— START Information supplied —
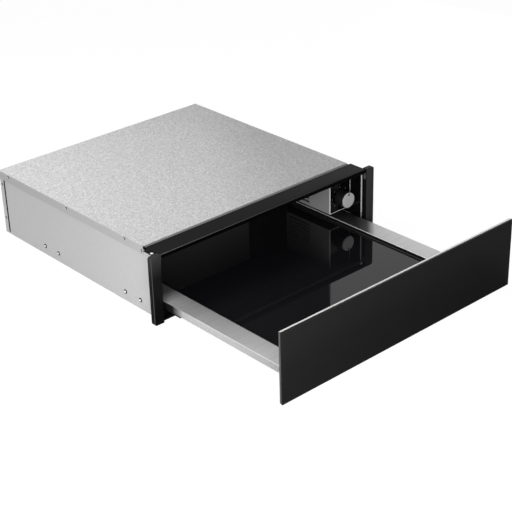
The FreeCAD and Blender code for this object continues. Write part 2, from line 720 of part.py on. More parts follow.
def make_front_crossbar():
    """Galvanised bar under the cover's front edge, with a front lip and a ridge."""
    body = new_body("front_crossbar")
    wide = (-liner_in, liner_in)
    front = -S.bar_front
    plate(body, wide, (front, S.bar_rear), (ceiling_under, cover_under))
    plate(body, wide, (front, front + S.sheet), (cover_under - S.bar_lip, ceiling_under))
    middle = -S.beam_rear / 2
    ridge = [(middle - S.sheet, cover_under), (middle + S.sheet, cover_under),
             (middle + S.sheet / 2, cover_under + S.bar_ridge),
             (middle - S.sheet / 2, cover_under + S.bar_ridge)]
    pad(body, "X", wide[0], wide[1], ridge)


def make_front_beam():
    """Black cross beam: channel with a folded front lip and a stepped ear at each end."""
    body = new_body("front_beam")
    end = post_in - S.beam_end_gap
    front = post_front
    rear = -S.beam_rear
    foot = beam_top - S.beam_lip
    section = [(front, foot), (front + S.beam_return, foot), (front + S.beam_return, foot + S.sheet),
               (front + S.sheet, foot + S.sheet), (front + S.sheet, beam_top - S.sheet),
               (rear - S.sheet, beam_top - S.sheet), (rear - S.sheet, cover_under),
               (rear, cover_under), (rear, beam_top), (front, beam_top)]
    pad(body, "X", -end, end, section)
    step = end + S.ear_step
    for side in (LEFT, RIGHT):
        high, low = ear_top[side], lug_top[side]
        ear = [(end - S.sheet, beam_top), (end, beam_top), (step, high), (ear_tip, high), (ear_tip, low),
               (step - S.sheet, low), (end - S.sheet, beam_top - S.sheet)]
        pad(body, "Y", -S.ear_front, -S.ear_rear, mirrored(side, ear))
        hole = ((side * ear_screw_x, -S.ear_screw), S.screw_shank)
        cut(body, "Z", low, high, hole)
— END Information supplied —
_What to work on_.
Quote each line above in full, word for word.

_Response_.
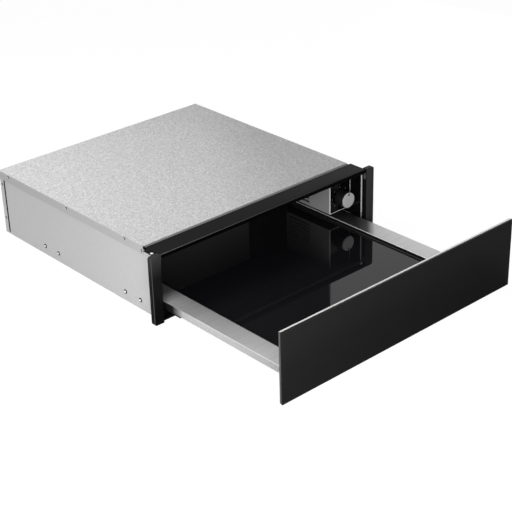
The FreeCAD and Blender code for this object continues. Write part 2, from line 720 of part.py on. More parts follow.
def make_front_crossbar():
    """Galvanised bar under the cover's front edge, with a front lip and a ridge."""
    body = new_body("front_crossbar")
    wide = (-liner_in, liner_in)
    front = -S.bar_front
    plate(body, wide, (front, S.bar_rear), (ceiling_under, cover_under))
    plate(body, wide, (front, front + S.sheet), (cover_under - S.bar_lip, ceiling_under))
    middle = -S.beam_rear / 2
    ridge = [(middle - S.sheet, cover_under), (middle + S.sheet, cover_under),
             (middle + S.sheet / 2, cover_under + S.bar_ridge),
             (middle - S.sheet / 2, cover_under + S.bar_ridge)]
    pad(body, "X", wide[0], wide[1], ridge)


def make_front_beam():
    """Black cross beam: channel with a folded front lip and a stepped ear at each end."""
    body = new_body("front_beam")
    end = post_in - S.beam_end_gap
    front = post_front
    rear = -S.beam_rear
    foot = beam_top - S.beam_lip
    section = [(front, foot), (front + S.beam_return, foot), (front + S.beam_return, foot + S.sheet),
               (front + S.sheet, foot + S.sheet), (front + S.sheet, beam_top - S.sheet),
               (rear - S.sheet, beam_top - S.sheet), (rear - S.sheet, cover_under),
               (rear, cover_under), (rear, beam_top), (front, beam_top)]
    pad(body, "X", -end, end, section)
    step = end + S.ear_step
    for side in (LEFT, RIGHT):
        high, low = ear_top[side], lug_top[side]
        ear = [(end - S.sheet, beam_top), (end, beam_top), (step, high), (ear_tip, high), (ear_tip, low),
               (step - S.sheet, low), (end - S.sheet, beam_top - S.sheet)]
        pad(body, "Y", -S.ear_front, -S.ear_rear, mirrored(side, ear))
        hole = ((side * ear_screw_x, -S.ear_screw), S.screw_shank)
        cut(body, "Z", low, high, hole)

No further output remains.